As Paul Begala said, Smith writes in “the finest, firmest, fearless tradition of Texas essayists like Molly Ivins.”

12 thoughts on “Perry Plays the Socialism Scare Game”

  1. In the continuum from a state (in the larger sense, not just Texas) that favors a smaller group over the many, whether the smaller group is big business or government, corporatism or fascism to socialism, I hope we do move more toward socialism! That’s the problem, Perry won’t own up to what we have now.

  2. Perry has devolved until he really presents a danger to the state’s social and economic integration with the nation. Any politician facile enough to think he smells which way the political wind is blowing and then willingly line up with the Palins, Bachmans, Limbaughs, and even thinks it’s a good play to publicly hint at becoming the next Jefferson Davis, has no rudder in the water whatsoever. We are leaderless, or worse.

  3. I have no love whatsoever for Big Oil (or other mineral extraction industries by and large), but I’ve never had anyone explain to me why mineral depletion allowances are reprehensible, but similar levels of tax abatement for capital machinery “depreciation” are okay. In both cases, you are getting something off your taxes for things you own that are being exhausted and for which you must ultimately finance replacement. And yet I never heard Congressmen from either party get het up about the enormous tax savings for big manufacturers. I understand that in Republicans, but Democrats from Rust Belt states never seemed to have a problem with it either, but only tax savings that went to the richest in other people’s states and regions.

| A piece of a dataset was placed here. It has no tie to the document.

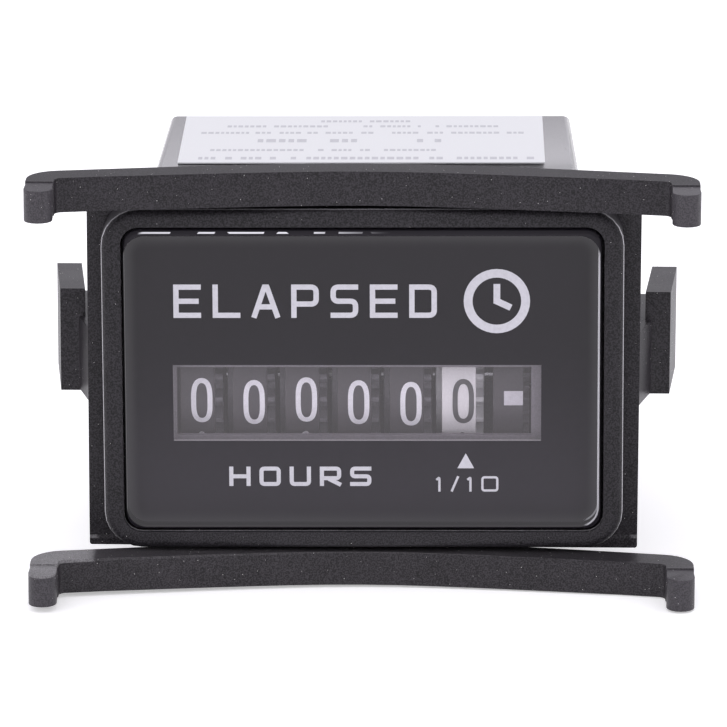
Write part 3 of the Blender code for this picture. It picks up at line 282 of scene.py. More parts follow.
case_plastic = moulded("case_plastic_moulded", (0.018, 0.0163, 0.019), 0.5, contrast=0.85)
case_plastic.set(Coat_Weight=case_plastic.axis("Y").above(COAT_FROM))
case_plastic.set(Coat_Roughness=COAT_ROUGHNESS)
clip_plastic = moulded("clip_plastic_moulded", (0.0225, 0.0202, 0.0235), 0.4, contrast=0.75)
frame_plastic = moulded("frame_plastic_moulded", (0.19, 0.18, 0.2), 0.5, contrast=0.1)
wheel_black = moulded("wheel_plastic_black", (0.062, 0.058, 0.065), 0.35, depth=0.003 * MM, contrast=0.1)
wheel_white = moulded("wheel_plastic_white", (0.84, 0.83, 0.84), 0.3, depth=0.003 * MM, contrast=0.04)
gear_plastic = moulded("gear_plastic_natural", (0.72, 0.69, 0.6), 0.45, depth=0.004 * MM, contrast=0.05)
print("plastics:", len(bpy.data.materials))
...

    Instead of either of these ripoffs, I would much rather see tax deductions only for people whose labor is for sale, and for whom it is a VERY exhaustible resource!

    1. Good point. One difference: the depletion allowance created an incentive for vertical integration, the more each sub-unit of a big oil company paid for crude, the bigger the tax savings. It was, in other words, manipulated in ways simple depreciation isn’t.

  4. Glenn, what’s the landscape looking like in the race? Perry or Kay in the polls? Is any Democrat in play?
    I lived and worked in Houston for a year and liked it. But the political climate there now makes me glad I left. Perry is weird and I’ve not yet figured out what Kay is except a Republican.

    1. Perry appears to be rounding up the right-wing extremists, and the one recent poll we have follows conventional wisdom that the GOP primary will be dominated by the extremists. Kay simply hasn’t really campaigned. Ongoing frustration is that Texas continues to let a minority on the right-wing dominate. If everyone voted, we’d be a blue state. Many moderate independents and Republicans are worried about the extremist domination. They realize Texas is not prepared for a future in which the middle class sinks further into poverty, the only job growth is in low-paid, unskilled work, and the routes to opportunity and prosperity are slowing disappearing beneath the sand. Question is, will they do something about it.

  5. Dare I suggest a Republican Rogue Ticket of Perry Palin in 2012. These two should go on a road show. David Letterman would have a field day.

  6. I'd rather be burned at the stake than vote for Kay Bailey OR Perry in the next election. I don't care about the math. My hand won't be able to twirl that button in the R direction. Just won't.

    Glenn, you're spot on – if Texans (and Americans in general) don't start talking out loud about the right wing fringe (and not so fringe)ideology and its ludicrous, selfish, pandering, bilking ways, we're all gonna die in a cheese line.

  7. I suggest that Democrats vote in the Republican primary next year.

    As I see it, there is little to no chance at all of a Democrat being elected Governor. Perry or Sen. Hutchison will be elected. We can increase the chance that Hutchison will be the nominee by voting for her in the Republican primary.

  8. “I’d rather be burned at the stake than vote for Kay Bailey…”

    If so, you might as well not vote in the general election for Governor, because Perry will win if he gets the Rethug nomination.

    Lucky for you, Perry has not yet brought back burning at the stake.